[Entries with model source code]
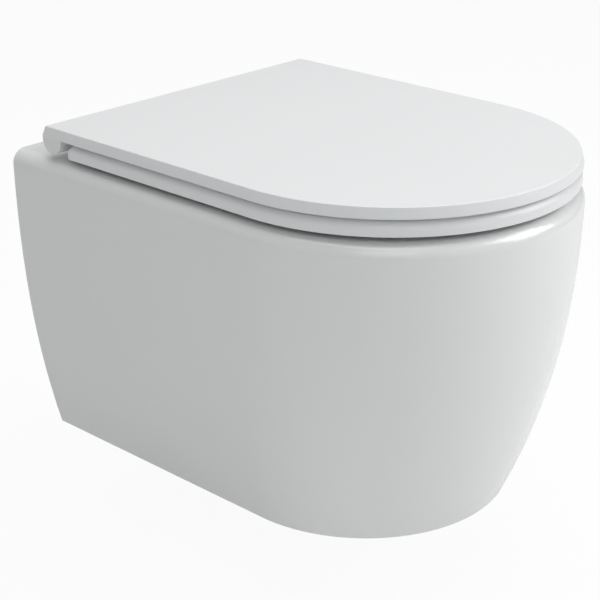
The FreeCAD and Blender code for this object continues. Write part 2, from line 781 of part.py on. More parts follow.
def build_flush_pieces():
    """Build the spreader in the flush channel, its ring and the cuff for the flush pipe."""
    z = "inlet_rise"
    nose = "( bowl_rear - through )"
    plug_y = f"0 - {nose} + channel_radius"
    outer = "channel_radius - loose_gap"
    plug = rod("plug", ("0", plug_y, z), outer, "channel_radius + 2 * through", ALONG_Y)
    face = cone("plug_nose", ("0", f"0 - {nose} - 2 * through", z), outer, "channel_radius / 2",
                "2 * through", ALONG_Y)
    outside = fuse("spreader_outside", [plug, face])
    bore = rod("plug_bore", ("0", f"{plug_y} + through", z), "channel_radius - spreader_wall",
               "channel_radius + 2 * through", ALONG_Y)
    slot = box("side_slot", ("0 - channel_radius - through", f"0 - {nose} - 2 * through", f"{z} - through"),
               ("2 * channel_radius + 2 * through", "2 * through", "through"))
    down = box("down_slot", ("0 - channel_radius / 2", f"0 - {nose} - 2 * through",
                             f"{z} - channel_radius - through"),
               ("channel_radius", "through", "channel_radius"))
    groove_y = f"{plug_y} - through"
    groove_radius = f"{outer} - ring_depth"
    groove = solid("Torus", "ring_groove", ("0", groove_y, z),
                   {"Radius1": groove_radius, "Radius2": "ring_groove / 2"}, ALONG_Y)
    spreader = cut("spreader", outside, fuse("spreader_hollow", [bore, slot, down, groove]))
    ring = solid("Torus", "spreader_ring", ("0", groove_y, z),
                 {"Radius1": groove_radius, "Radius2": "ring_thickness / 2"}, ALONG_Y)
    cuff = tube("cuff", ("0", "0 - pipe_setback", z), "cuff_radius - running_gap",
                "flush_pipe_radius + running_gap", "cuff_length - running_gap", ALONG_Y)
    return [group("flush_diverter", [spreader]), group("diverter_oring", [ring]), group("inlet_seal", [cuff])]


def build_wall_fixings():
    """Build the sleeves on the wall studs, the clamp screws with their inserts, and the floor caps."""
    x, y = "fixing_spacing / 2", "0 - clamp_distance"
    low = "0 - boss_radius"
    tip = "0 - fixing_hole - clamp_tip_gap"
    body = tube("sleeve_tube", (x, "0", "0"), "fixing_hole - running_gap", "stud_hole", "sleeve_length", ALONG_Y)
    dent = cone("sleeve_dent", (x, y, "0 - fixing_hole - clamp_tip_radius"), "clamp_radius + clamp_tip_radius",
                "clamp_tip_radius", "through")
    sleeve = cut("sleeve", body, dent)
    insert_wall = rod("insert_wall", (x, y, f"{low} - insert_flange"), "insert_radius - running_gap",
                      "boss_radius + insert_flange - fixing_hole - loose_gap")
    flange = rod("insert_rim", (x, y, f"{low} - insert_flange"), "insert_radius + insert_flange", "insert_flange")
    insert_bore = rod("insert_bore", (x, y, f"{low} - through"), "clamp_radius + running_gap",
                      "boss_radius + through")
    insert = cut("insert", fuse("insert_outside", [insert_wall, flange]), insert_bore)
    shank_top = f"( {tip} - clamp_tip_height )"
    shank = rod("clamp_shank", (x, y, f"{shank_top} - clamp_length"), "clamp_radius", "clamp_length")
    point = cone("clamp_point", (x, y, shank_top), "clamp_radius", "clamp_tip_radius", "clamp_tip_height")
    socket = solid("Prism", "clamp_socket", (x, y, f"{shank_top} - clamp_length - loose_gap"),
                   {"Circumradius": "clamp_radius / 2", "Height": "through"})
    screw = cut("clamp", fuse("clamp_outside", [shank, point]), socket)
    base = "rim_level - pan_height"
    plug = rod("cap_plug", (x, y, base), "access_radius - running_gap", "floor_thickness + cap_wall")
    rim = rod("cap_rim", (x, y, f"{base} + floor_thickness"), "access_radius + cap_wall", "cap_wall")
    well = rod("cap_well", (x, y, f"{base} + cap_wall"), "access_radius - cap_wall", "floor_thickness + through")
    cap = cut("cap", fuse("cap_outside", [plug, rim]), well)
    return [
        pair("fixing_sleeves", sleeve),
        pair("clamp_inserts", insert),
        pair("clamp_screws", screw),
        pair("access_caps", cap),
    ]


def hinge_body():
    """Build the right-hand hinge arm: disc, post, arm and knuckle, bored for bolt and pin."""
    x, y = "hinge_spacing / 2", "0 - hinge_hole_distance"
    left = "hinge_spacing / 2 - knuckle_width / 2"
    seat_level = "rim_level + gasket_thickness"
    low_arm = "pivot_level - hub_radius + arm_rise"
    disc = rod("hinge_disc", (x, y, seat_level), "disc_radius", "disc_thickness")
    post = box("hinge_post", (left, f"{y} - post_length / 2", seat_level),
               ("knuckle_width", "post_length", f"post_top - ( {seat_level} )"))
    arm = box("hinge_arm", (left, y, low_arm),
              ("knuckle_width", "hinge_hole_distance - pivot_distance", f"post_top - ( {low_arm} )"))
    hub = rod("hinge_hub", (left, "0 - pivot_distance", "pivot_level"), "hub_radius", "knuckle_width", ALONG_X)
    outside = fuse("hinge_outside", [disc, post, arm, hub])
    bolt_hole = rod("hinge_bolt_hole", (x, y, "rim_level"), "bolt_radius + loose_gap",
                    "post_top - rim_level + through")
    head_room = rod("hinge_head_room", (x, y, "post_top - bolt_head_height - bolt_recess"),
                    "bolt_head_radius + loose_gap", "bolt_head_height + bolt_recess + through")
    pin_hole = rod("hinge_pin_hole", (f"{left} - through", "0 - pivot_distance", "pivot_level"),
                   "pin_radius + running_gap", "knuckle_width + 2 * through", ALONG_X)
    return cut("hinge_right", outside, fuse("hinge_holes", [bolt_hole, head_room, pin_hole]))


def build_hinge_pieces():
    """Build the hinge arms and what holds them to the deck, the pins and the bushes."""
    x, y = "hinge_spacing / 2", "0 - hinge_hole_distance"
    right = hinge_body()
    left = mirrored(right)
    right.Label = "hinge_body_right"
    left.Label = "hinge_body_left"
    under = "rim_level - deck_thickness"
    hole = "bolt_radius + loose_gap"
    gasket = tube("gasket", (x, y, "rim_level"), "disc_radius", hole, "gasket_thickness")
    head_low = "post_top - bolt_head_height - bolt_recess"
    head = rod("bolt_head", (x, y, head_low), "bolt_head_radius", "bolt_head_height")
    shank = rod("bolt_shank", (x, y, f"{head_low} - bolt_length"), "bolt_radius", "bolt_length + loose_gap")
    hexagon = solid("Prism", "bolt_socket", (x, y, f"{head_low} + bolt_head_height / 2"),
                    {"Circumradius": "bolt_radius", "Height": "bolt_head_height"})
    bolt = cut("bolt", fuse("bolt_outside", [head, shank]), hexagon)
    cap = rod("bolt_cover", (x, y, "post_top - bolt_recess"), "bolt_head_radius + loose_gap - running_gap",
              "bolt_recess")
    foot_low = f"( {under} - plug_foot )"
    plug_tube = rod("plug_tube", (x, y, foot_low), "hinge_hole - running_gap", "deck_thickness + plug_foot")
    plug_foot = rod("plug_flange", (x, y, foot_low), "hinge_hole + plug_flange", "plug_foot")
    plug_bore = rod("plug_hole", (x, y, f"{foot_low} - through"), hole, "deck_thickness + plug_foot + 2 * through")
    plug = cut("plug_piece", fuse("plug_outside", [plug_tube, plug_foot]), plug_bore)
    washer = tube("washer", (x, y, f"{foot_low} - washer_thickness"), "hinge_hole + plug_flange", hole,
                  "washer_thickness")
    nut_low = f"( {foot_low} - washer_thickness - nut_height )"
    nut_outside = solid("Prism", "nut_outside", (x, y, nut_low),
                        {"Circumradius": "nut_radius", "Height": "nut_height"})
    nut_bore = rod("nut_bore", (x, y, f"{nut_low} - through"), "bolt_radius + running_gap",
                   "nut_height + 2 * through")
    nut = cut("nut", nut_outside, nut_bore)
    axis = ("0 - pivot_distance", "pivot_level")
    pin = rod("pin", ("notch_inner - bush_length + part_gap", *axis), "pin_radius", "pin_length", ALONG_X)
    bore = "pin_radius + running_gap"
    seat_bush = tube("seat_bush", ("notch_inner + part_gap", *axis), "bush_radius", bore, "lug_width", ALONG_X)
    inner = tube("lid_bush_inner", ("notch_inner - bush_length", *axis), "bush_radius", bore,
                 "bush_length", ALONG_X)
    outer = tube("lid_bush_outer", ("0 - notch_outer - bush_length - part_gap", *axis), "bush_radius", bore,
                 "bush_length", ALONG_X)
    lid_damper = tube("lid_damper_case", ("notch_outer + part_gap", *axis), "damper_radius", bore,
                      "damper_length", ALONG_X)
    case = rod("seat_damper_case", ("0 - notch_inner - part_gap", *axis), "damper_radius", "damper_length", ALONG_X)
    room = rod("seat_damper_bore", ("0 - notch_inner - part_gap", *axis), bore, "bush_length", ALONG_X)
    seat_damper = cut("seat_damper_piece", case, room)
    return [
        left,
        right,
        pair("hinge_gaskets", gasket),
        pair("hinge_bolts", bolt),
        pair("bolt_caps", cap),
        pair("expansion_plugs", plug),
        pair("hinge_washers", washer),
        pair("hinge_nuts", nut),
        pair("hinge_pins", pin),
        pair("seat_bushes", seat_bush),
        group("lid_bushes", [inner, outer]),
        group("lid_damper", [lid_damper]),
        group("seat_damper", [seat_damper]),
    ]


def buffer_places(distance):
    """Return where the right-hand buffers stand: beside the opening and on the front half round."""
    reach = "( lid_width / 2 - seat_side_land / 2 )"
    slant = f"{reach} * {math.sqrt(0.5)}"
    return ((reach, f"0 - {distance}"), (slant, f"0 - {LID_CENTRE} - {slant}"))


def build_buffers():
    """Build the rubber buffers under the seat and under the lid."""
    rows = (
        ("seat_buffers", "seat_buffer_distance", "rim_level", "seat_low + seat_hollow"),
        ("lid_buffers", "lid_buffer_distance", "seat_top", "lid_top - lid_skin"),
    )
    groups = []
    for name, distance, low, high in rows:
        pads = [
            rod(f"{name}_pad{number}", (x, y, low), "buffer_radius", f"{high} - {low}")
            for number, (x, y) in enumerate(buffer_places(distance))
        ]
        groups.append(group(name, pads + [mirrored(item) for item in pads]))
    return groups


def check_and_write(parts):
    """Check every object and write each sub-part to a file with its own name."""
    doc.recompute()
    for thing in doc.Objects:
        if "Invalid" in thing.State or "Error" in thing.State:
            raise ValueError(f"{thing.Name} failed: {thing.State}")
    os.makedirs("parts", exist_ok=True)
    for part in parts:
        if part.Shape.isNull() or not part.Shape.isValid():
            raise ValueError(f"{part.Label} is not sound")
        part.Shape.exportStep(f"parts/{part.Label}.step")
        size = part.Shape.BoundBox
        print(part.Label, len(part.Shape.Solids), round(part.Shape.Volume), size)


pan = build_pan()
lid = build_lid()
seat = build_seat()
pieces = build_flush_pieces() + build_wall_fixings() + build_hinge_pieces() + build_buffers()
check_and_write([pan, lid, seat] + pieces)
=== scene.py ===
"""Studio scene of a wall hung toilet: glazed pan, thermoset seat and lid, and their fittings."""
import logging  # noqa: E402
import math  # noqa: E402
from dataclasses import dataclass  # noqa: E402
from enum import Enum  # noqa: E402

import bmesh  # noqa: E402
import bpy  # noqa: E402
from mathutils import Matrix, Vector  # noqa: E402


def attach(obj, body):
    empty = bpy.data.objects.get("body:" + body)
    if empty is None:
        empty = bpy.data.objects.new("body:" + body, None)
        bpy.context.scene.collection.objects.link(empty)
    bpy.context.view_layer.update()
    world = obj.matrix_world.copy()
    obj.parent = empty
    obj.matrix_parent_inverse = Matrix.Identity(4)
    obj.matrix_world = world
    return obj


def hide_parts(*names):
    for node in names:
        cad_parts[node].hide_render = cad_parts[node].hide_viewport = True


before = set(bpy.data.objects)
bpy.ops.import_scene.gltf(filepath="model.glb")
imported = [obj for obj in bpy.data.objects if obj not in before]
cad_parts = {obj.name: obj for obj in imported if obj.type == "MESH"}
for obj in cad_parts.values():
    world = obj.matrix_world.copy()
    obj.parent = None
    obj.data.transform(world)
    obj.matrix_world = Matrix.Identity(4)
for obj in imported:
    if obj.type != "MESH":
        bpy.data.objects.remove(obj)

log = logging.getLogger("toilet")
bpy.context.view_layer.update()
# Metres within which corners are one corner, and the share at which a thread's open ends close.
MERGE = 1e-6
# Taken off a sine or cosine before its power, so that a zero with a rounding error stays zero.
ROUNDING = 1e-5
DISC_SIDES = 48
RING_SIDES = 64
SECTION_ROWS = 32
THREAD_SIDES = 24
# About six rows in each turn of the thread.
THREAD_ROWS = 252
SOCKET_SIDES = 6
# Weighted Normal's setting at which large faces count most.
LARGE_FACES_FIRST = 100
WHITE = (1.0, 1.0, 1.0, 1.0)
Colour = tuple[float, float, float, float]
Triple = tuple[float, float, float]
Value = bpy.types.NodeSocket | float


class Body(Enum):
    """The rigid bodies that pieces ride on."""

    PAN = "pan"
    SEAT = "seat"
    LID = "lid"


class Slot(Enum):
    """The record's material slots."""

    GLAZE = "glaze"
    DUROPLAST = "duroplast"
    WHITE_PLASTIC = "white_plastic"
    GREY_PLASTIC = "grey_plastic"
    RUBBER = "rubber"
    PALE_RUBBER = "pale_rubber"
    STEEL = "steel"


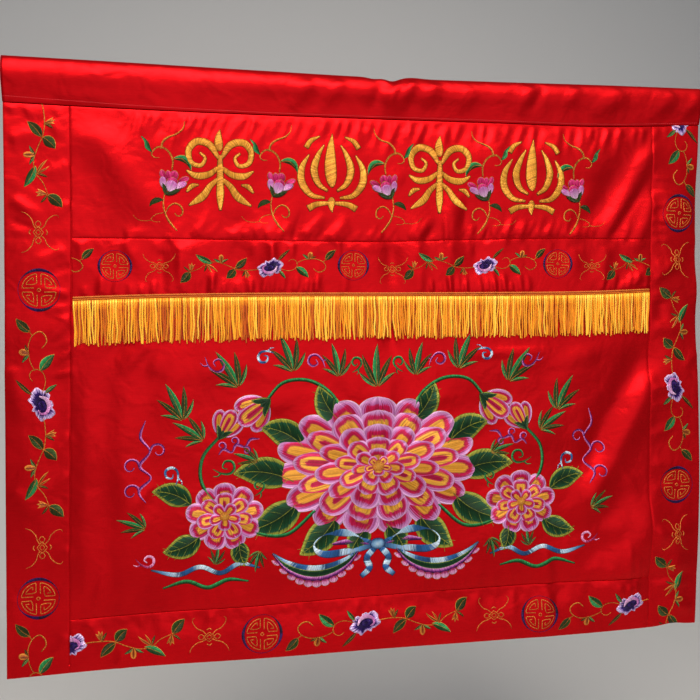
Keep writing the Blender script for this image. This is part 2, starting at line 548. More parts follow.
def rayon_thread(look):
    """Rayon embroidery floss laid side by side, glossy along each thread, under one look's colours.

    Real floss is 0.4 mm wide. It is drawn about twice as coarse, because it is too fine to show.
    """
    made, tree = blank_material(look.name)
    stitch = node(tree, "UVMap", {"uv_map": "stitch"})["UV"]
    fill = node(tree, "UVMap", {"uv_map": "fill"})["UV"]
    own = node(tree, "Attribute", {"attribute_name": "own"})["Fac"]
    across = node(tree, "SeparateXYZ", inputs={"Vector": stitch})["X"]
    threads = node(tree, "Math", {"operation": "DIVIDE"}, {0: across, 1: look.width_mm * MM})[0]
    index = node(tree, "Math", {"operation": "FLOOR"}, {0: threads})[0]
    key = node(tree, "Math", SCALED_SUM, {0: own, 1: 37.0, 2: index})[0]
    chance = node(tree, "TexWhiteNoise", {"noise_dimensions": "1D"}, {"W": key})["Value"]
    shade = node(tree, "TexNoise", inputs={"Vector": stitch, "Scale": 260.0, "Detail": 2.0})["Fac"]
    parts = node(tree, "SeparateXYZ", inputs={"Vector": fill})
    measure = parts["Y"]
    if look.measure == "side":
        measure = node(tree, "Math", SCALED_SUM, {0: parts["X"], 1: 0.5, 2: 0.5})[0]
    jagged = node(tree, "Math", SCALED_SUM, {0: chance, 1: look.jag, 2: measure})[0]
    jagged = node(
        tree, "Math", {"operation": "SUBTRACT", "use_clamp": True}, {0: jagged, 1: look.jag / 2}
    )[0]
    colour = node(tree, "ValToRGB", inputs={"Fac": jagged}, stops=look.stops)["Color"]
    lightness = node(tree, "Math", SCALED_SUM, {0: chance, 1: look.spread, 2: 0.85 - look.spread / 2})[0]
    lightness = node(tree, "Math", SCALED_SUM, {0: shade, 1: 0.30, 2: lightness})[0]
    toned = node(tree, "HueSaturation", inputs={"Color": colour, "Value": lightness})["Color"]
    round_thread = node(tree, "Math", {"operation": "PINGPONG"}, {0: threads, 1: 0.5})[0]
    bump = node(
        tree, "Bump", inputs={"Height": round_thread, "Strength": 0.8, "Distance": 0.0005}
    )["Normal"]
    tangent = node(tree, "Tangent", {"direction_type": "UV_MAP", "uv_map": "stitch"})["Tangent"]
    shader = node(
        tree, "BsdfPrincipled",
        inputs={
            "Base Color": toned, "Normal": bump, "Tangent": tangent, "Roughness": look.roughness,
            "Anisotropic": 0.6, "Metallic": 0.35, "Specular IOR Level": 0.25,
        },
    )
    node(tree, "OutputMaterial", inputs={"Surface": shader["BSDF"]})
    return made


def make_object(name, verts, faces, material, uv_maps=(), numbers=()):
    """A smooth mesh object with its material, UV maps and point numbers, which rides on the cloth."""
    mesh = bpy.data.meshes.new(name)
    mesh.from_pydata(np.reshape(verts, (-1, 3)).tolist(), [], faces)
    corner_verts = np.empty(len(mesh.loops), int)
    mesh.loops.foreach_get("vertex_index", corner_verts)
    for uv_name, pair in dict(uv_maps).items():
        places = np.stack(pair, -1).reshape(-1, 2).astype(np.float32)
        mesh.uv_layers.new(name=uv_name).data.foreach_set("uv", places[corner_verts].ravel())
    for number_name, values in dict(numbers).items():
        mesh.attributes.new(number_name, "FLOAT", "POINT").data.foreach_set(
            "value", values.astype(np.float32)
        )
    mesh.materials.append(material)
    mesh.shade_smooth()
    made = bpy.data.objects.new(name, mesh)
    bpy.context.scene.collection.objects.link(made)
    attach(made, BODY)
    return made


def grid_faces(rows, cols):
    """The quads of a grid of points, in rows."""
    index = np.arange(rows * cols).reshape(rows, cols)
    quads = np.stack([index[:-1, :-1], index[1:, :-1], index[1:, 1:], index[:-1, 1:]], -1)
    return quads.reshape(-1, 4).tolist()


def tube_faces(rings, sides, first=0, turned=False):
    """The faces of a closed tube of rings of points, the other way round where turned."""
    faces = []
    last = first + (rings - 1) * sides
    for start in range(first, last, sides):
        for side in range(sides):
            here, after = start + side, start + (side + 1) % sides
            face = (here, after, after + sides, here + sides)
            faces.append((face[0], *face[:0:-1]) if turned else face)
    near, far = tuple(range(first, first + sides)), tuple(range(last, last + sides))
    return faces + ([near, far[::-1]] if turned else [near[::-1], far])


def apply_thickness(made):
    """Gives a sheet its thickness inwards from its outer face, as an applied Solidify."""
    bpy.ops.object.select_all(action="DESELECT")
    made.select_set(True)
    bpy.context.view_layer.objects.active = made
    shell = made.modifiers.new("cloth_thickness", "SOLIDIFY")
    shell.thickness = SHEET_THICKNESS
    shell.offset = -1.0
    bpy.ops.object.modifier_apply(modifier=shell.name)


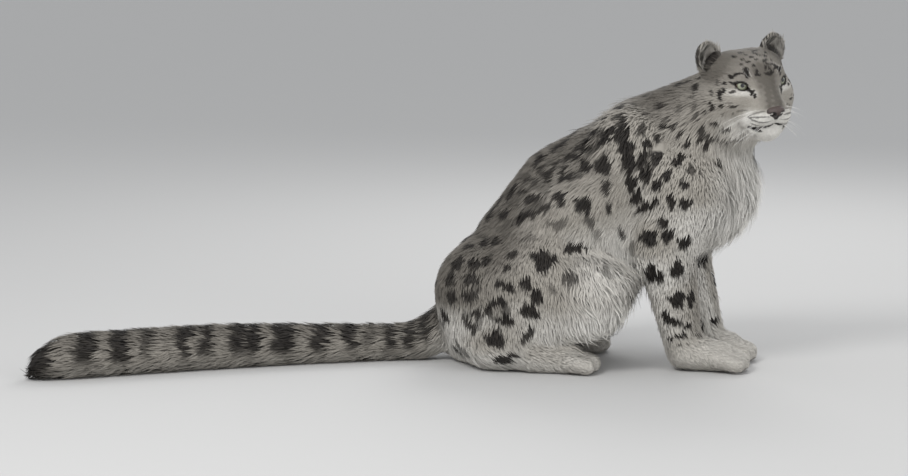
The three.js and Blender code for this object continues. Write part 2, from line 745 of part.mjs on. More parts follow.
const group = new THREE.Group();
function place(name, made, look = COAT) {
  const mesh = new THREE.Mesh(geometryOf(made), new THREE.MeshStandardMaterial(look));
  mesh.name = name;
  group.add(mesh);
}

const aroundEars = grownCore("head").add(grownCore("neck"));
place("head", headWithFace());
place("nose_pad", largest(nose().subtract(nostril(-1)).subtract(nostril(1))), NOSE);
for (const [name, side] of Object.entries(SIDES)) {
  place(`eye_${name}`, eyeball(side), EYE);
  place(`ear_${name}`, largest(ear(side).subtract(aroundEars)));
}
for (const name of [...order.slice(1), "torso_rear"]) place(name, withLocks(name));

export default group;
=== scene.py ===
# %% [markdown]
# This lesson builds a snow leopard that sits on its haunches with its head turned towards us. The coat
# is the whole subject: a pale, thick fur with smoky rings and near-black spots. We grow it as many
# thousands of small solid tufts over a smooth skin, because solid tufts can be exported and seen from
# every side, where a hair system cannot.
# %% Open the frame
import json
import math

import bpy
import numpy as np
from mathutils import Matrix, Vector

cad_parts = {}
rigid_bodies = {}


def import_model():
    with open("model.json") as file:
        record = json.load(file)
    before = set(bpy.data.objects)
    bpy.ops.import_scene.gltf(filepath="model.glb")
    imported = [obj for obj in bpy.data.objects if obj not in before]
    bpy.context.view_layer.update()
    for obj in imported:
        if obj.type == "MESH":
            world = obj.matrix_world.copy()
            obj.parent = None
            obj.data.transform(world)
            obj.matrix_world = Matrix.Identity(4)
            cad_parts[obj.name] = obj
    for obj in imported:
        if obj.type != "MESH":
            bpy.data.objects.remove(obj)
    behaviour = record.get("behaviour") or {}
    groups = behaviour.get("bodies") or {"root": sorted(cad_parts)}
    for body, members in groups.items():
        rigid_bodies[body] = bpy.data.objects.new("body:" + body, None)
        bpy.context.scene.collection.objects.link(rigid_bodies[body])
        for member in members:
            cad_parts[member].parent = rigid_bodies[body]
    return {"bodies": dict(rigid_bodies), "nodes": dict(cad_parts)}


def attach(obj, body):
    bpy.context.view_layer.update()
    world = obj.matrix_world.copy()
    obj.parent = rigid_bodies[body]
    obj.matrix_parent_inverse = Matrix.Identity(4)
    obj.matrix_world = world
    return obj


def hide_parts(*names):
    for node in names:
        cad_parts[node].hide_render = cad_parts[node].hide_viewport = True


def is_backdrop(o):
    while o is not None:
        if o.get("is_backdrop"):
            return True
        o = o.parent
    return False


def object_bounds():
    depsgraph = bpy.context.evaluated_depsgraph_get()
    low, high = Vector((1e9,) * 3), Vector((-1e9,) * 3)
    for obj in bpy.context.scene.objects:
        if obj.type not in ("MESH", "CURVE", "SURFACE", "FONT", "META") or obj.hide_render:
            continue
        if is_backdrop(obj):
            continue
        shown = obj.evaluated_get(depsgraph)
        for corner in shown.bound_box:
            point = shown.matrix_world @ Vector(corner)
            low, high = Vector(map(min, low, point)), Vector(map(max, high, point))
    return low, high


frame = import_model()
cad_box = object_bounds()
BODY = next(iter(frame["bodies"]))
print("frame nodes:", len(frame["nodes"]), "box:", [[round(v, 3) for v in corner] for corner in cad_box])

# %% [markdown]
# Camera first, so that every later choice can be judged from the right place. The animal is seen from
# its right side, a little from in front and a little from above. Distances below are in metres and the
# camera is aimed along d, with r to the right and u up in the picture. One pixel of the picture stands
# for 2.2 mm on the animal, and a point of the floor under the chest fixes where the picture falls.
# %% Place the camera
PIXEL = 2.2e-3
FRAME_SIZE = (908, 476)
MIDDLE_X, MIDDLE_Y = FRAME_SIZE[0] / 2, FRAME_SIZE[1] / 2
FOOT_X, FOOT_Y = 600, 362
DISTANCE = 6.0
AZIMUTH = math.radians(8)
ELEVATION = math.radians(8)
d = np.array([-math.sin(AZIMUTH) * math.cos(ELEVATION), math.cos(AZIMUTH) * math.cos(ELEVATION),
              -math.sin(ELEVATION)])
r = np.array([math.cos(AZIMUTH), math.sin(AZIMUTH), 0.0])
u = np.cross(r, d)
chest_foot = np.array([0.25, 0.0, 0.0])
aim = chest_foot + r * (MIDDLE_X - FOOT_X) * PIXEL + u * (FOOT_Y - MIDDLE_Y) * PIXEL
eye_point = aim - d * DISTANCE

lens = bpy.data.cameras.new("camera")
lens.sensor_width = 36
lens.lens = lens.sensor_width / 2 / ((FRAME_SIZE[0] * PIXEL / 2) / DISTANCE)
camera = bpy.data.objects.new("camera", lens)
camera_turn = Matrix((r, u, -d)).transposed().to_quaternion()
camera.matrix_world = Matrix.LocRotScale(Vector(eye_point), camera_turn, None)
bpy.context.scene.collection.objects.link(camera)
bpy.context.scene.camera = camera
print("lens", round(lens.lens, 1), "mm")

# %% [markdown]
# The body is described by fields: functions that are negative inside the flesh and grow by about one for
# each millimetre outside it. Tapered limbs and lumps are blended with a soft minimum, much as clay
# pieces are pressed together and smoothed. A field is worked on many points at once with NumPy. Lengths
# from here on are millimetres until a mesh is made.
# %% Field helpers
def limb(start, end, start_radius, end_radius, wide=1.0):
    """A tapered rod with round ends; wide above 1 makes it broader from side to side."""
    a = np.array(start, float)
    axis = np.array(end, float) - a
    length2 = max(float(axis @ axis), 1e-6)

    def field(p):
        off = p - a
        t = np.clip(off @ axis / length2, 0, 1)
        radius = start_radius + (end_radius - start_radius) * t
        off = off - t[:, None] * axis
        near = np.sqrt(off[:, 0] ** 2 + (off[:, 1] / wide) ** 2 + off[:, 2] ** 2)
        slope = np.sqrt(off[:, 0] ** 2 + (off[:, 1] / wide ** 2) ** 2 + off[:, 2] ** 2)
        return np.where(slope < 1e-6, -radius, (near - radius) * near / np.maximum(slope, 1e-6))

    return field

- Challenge
In the listing above, find the line with "pan = build_pan()" and the line with "if empty is". Output those two lines and every line between them, exactly as written.

- Response to the exercise
pan = build_pan()
lid = build_lid()
seat = build_seat()
pieces = build_flush_pieces() + build_wall_fixings() + build_hinge_pieces() + build_buffers()
check_and_write([pan, lid, seat] + pieces)
=== scene.py ===
"""Studio scene of a wall hung toilet: glazed pan, thermoset seat and lid, and their fittings."""
import logging  # noqa: E402
import math  # noqa: E402
from dataclasses import dataclass  # noqa: E402
from enum import Enum  # noqa: E402

import bmesh  # noqa: E402
import bpy  # noqa: E402
from mathutils import Matrix, Vector  # noqa: E402


def attach(obj, body):
    empty = bpy.data.objects.get("body:" + body)
    if empty is None:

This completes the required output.